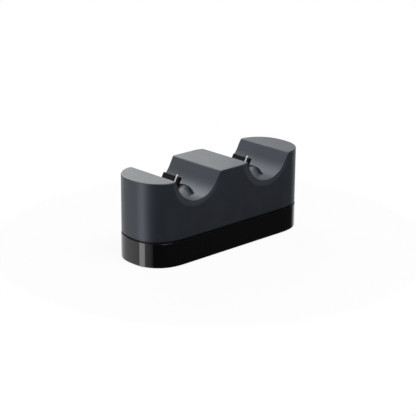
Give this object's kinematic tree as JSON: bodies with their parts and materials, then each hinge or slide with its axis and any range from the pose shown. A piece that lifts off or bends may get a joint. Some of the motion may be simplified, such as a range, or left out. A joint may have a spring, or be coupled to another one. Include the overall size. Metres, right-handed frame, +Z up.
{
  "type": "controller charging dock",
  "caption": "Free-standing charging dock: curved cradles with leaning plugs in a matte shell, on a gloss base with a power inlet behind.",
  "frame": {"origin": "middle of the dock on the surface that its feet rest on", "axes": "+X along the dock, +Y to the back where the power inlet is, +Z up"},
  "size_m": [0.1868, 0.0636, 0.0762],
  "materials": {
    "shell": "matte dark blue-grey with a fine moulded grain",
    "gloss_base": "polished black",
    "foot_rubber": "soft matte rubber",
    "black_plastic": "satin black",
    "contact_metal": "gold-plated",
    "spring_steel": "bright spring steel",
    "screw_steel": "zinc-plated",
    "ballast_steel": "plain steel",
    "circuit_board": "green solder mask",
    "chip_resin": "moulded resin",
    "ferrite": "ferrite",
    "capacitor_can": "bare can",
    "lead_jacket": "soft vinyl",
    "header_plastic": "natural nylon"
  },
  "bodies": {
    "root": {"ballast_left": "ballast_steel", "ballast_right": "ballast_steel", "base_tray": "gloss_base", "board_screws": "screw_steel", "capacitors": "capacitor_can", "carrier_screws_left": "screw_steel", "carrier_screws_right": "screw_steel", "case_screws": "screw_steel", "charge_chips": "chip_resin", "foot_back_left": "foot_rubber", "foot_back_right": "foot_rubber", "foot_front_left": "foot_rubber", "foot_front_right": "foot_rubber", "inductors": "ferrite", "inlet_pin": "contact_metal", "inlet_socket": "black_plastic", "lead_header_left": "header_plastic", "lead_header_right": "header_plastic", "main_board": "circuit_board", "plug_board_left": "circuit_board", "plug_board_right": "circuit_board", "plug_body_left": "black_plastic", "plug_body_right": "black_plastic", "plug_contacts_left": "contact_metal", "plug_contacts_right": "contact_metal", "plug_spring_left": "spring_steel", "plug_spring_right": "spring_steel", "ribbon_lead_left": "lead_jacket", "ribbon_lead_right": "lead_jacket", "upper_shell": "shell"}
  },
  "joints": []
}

### OBJECTIVE:
Word for word, restate all of the data shown above.

### WRITTEN RESPONSE:
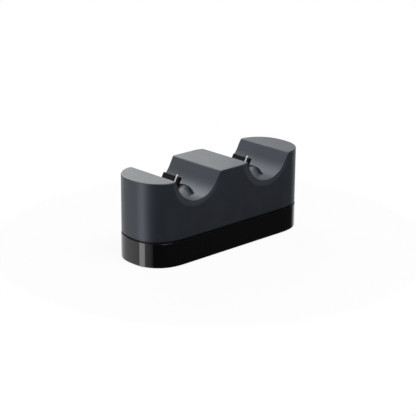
Give this object's kinematic tree as JSON: bodies with their parts and materials, then each hinge or slide with its axis and any range from the pose shown. A piece that lifts off or bends may get a joint. Some of the motion may be simplified, such as a range, or left out. A joint may have a spring, or be coupled to another one. Include the overall size. Metres, right-handed frame, +Z up.
{
  "type": "controller charging dock",
  "caption": "Free-standing charging dock: curved cradles with leaning plugs in a matte shell, on a gloss base with a power inlet behind.",
  "frame": {"origin": "middle of the dock on the surface that its feet rest on", "axes": "+X along the dock, +Y to the back where the power inlet is, +Z up"},
  "size_m": [0.1868, 0.0636, 0.0762],
  "materials": {
    "shell": "matte dark blue-grey with a fine moulded grain",
    "gloss_base": "polished black",
    "foot_rubber": "soft matte rubber",
    "black_plastic": "satin black",
    "contact_metal": "gold-plated",
    "spring_steel": "bright spring steel",
    "screw_steel": "zinc-plated",
    "ballast_steel": "plain steel",
    "circuit_board": "green solder mask",
    "chip_resin": "moulded resin",
    "ferrite": "ferrite",
    "capacitor_can": "bare can",
    "lead_jacket": "soft vinyl",
    "header_plastic": "natural nylon"
  },
  "bodies": {
    "root": {"ballast_left": "ballast_steel", "ballast_right": "ballast_steel", "base_tray": "gloss_base", "board_screws": "screw_steel", "capacitors": "capacitor_can", "carrier_screws_left": "screw_steel", "carrier_screws_right": "screw_steel", "case_screws": "screw_steel", "charge_chips": "chip_resin", "foot_back_left": "foot_rubber", "foot_back_right": "foot_rubber", "foot_front_left": "foot_rubber", "foot_front_right": "foot_rubber", "inductors": "ferrite", "inlet_pin": "contact_metal", "inlet_socket": "black_plastic", "lead_header_left": "header_plastic", "lead_header_right": "header_plastic", "main_board": "circuit_board", "plug_board_left": "circuit_board", "plug_board_right": "circuit_board", "plug_body_left": "black_plastic", "plug_body_right": "black_plastic", "plug_contacts_left": "contact_metal", "plug_contacts_right": "contact_metal", "plug_spring_left": "spring_steel", "plug_spring_right": "spring_steel", "ribbon_lead_left": "lead_jacket", "ribbon_lead_right": "lead_jacket", "upper_shell": "shell"}
  },
  "joints": []
}